Genetically, however, the populations from western and southwestern Europe (today's France and Iberia) differed from contemporaneous populations from central and southern Europe (today's Czech Republic and Italy). Furthermore, the gene pool of the western Gravettian populations is found continuously for at least 20,000 years: Their descendants, who are associated with the Solutrean and Magdalenian cultures, stayed in southwestern Europe during the coldest period of the last Ice Age (between 25,000 and 19,000 years ago) and later spread north-eastward to the rest of Europe.
“With these findings, we can for the first time directly support the hypothesis that during the Last Glacial Maximum people found refuge in the climatically more favorable region of southwestern Europe," said first author Cosimo Posth. This was a hypothesis (i.e., human range “retreat” to the south during the Solutrean followed by recolonization of the north during the Magdalenian) put forth by Straus in the 1980s on the basis of archeological evidence, long before the development of ancient human DNA analysis by recent Nobel Prize winner Svante Pääbo, who personally sampled the Lower Magdalenian-age El Mirón remains and led the team at the Max Planck Institute in Leipzig that successfully extracted DNA and published the Red Lady’s genome in Nature in 2016.
The Italian peninsula was previously considered to be another climatic refugium for humans during the LGM. However, the research team found no evidence for this. On the contrary, hunter-gatherer populations associated with the Gravettian culture and living in central and southern Europe are no longer genetically detectable after the LGM. People with a new gene pool settled in these areas, instead.
"We find that individuals associated with a later culture, the Epigravettian, are genetically distinct from the area‘s previous inhabitants," said co-author He Yu. "Presumably, these people came from the Balkans, arrived first in northern Italy around the time of the glacial maximum and spread all the way south to Sicily."
Large-scale genetic replacement
The analyzed genomes also show that the descendants of these Epigravettian inhabitants of the Italian peninsula spread across the rest of Europe about 14,000 years ago, replacing populations associated with the Magdalenian culture.
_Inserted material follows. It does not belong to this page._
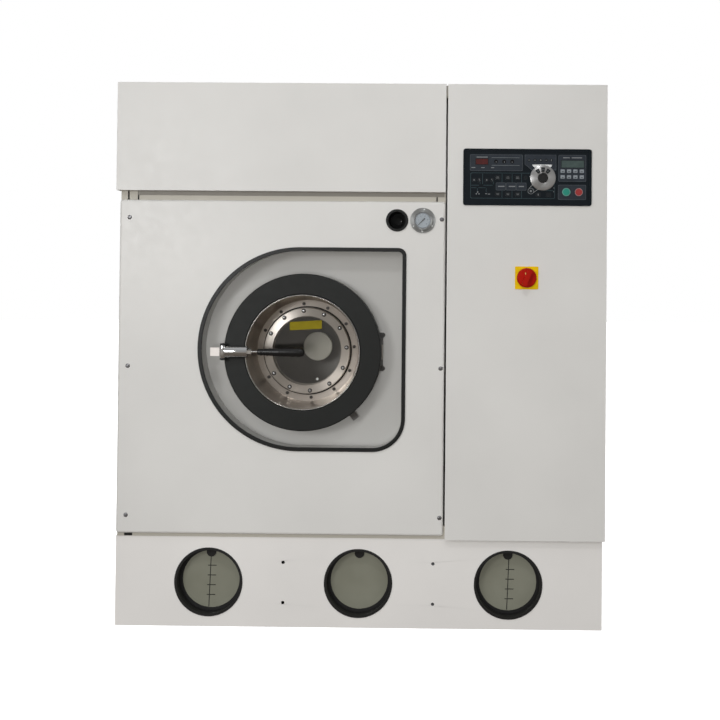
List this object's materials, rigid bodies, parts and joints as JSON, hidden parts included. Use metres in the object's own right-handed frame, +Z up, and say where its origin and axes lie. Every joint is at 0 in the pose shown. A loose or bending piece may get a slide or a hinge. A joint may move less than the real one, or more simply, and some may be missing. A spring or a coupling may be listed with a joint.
{
  "type": "dry cleaning machine",
  "caption": "Upright dry cleaning machine with a round glazed loading door in a D-shaped recess, sight windows in the base, a pressure gauge and a control column.",
  "frame": {"origin": "centre of the bounding box footprint, on the floor", "axes": "+Z up, +Y towards the rear (the front with the door faces -Y), +X to the right seen from the front"},
  "size_m": [1.65, 1.25, 1.83],
  "materials": {
    "base_frame": "satin dark grey paint",
    "base_cover": "fine textured light paint",
    "tank_block": "welded stainless sheet",
    "machine_frame": "beige grey paint",
    "front_panel": "fine textured light paint",
    "panel_trim": "black rubber profile",
    "recess_pan": "light grey paint",
    "hood_cover": "fine textured light paint",
    "column_cover": "fine textured light paint",
    "left_cover": "fine textured light paint",
    "rear_cover": "light paint",
    "panel_screws": "polished",
    "sight_rings": "black edging",
    "sight_glasses": "olive tinted sight glass",
    "control_panel": "dark printed film",
    "keypad": "soft keys",
    "start_button": "green cap",
    "stop_button": "red cap",
    "gauge_case": "stainless case",
    "gauge_needle": "black pointer",
    "gauge_glass": "clear",
    "regulator_cup": "black cup",
    "regulator_knob": "dark knob",
    "isolator_plate": "yellow",
    "isolator_knob": "red",
    "door_ring": "satin black paint",
    "door_dish": "polished stainless",
    "clamp_ring": "brushed stainless",
    "door_glass": "clear toughened glass",
    "door_bolts": "blackened",
    "clamp_screws": "stainless",
    "door_seal": "dark seal",
    "hinge_bracket": "zinc plated bracket and pin",
    "striker_tab": "zinc plated tab",
    "latch_bracket": "black lugs and steel pin",
    "latch_barrel": "chromed barrel and nose",
    "latch_grip": "black grip",
    "tub": "grey blue paint",
    "tub_collar": "grey blue paint",
    "drum": "stainless drum",
    "drum_shaft": "satin hub cap and shaft",
    "bearing_housing": "painted casting",
    "shaft_bearings": "ground races",
    "drum_pulley": "machined casting",
    "drive_belt": "black belt",
    "drive_motor": "blue paint",
    "motor_pulley": "machined casting",
    "fan_housing": "grey blue paint",
    "fan_wheel": "plated wheel",
    "fan_motor": "blue paint",
    "heat_exchanger": "galvanised sheet",
    "button_trap": "stainless box",
    "trap_lid": "stainless lid",
    "still": "stainless shell",
    "condenser": "stainless shell and pipe",
    "filter_vessel": "stainless shell",
    "solvent_pump": "blue paint",
    "compressor": "black paint",
    "electrical_box": "grey sheet",
    "service_stubs": "brass ends"
  },
  "bodies": {
    "machine": {"base_frame": "base_frame", "base_cover": "base_cover", "tank_block": "tank_block", "machine_frame": "machine_frame", "front_panel": "front_panel", "panel_trim": "panel_trim", "recess_pan": "recess_pan", "hood_cover": "hood_cover", "column_cover": "column_cover", "left_cover": "left_cover", "rear_cover": "rear_cover", "panel_screws": "panel_screws", "sight_rings": "sight_rings", "sight_glasses": "sight_glasses", "control_panel": "control_panel", "keypad": "keypad", "gauge_case": "gauge_case", "gauge_glass": "gauge_glass", "regulator_cup": "regulator_cup", "isolator_plate": "isolator_plate", "hinge_bracket": "hinge_bracket", "tub": "tub", "tub_collar": "tub_collar", "bearing_housing": "bearing_housing", "shaft_bearings": "shaft_bearings", "drive_belt": "drive_belt", "drive_motor": "drive_motor", "fan_housing": "fan_housing", "fan_motor": "fan_motor", "heat_exchanger": "heat_exchanger", "button_trap": "button_trap", "still": "still", "condenser": "condenser", "filter_vessel": "filter_vessel", "solvent_pump": "solvent_pump", "compressor": "compressor", "electrical_box": "electrical_box", "service_stubs": "service_stubs"},
    "door": {"door_ring": "door_ring", "door_dish": "door_dish", "clamp_ring": "clamp_ring", "door_glass": "door_glass", "door_bolts": "door_bolts", "clamp_screws": "clamp_screws", "door_seal": "door_seal", "striker_tab": "striker_tab", "latch_bracket": "latch_bracket"},
    "latch": {"latch_barrel": "latch_barrel", "latch_grip": "latch_grip"},
    "isolator": {"isolator_knob": "isolator_knob"},
    "regulator": {"regulator_knob": "regulator_knob"},
    "needle": {"gauge_needle": "gauge_needle"},
    "start": {"start_button": "start_button"},
    "stop": {"stop_button": "stop_button"},
    "drum_set": {"drum": "drum", "drum_shaft": "drum_shaft", "drum_pulley": "drum_pulley"},
    "motor_rotor": {"motor_pulley": "motor_pulley"},
    "fan": {"fan_wheel": "fan_wheel"},
    "lid": {"trap_lid": "trap_lid"}
  },
  "joints": [
    {"name": "door_hinge", "type": "hinge", "parent": "machine", "child": "door", "pos_m": [0.063, -0.519, 0.923], "axis": [0, 0, 1], "range_deg": [0, 95]},
    {"name": "latch_lever", "type": "hinge", "parent": "door", "child": "latch", "pos_m": [-0.457, -0.594, 0.925], "axis": [0, 0, -1], "range_deg": [0, 50]},
    {"name": "isolator_turn", "type": "hinge", "parent": "machine", "child": "isolator", "pos_m": [0.5575, -0.6, 1.18], "axis": [0, 1, 0], "range_deg": [-22, 68]},
    {"name": "regulator_turn", "type": "hinge", "parent": "machine", "child": "regulator", "pos_m": [0.1215, -0.5, 1.37], "axis": [0, 1, 0], "range_deg": [-360, 360]},
    {"name": "needle_sweep", "type": "hinge", "parent": "machine", "child": "needle", "pos_m": [0.208, -0.581, 1.37], "axis": [0, 1, 0], "range_deg": [0, 270], "stiffness_Nm_per_rad": 0.001},
    {"name": "start_press", "type": "slide", "parent": "machine", "child": "start", "axis": [0, 1, 0], "range_m": [0, 0.002], "stiffness_N_per_m": 800},
    {"name": "stop_press", "type": "slide", "parent": "machine", "child": "stop", "axis": [0, 1, 0], "range_m": [0, 0.002], "stiffness_N_per_m": 800},
    {"name": "drum_spin", "type": "hinge", "parent": "machine", "child": "drum_set", "pos_m": [-0.194, -0.3, 0.923], "axis": [0, 1, 0], "continuous": true},
    {"name": "motor_spin", "type": "hinge", "parent": "machine", "child": "motor_rotor", "pos_m": [0.02, 0.086, 0.56], "axis": [0, 1, 0], "continuous": true},
    {"name": "fan_spin", "type": "hinge", "parent": "machine", "child": "fan", "pos_m": [-0.06, -0.29, 1.615], "axis": [1, 0, 0], "continuous": true},
    {"name": "lid_hinge", "type": "hinge", "parent": "machine", "child": "lid", "pos_m": [-0.769, -0.3, 0.593], "axis": [0, -1, 0], "range_deg": [0, 75]}
  ],
  "couplings": [
    {"joint": "motor_spin", "follows": "drum_spin", "ratio": 3.2396}
  ]
}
The research team describes a large-scale genetic replacement that may have been caused, in part, by climatic changes that forced people to migrate:
"At that time, the climate warmed up quickly and considerably and forests spread across the European continent. This may have prompted people from the south to expand their habitat. The previous inhabitants may have migrated to the north as their habitat, the ‘mammoth’ steppe, dwindled," said Johannes Krause, the study's senior author.
Furthermore, the findings show that there had been no genetic exchange between contemporaneous hunter-gatherer populations in western and eastern Europe for more than 6,000 years. Interactions between people from central and eastern Europe can only be detected again from 8,000 years ago.
"At that time, hunter-gatherers with distinct ancestries and appearances started to mix with each other. They were different in many aspects, including their skin and eye color," said He Yu. Recall that the Mirón Red Lady had dark skin and eyes, Straus noted.
During this time agriculture and a sedentary lifestyle spread from Anatolia to Europe.
"It is possible that the migration of early farmers into Europe triggered the retreat of hunter-gatherer populations to the northern edge of Europe. At the same time, these two groups started mixing with each other, and continued to do so for around 3,000 years," Krause said.
"The data we gained from this study provides us with astonishingly detailed insights into the developments and encounters of West Eurasian hunter-gatherer groups," Posth summarized. "Further interdisciplinary research will clarify which exact processes were responsible for the genetic replacements of entire Ice Age populations.”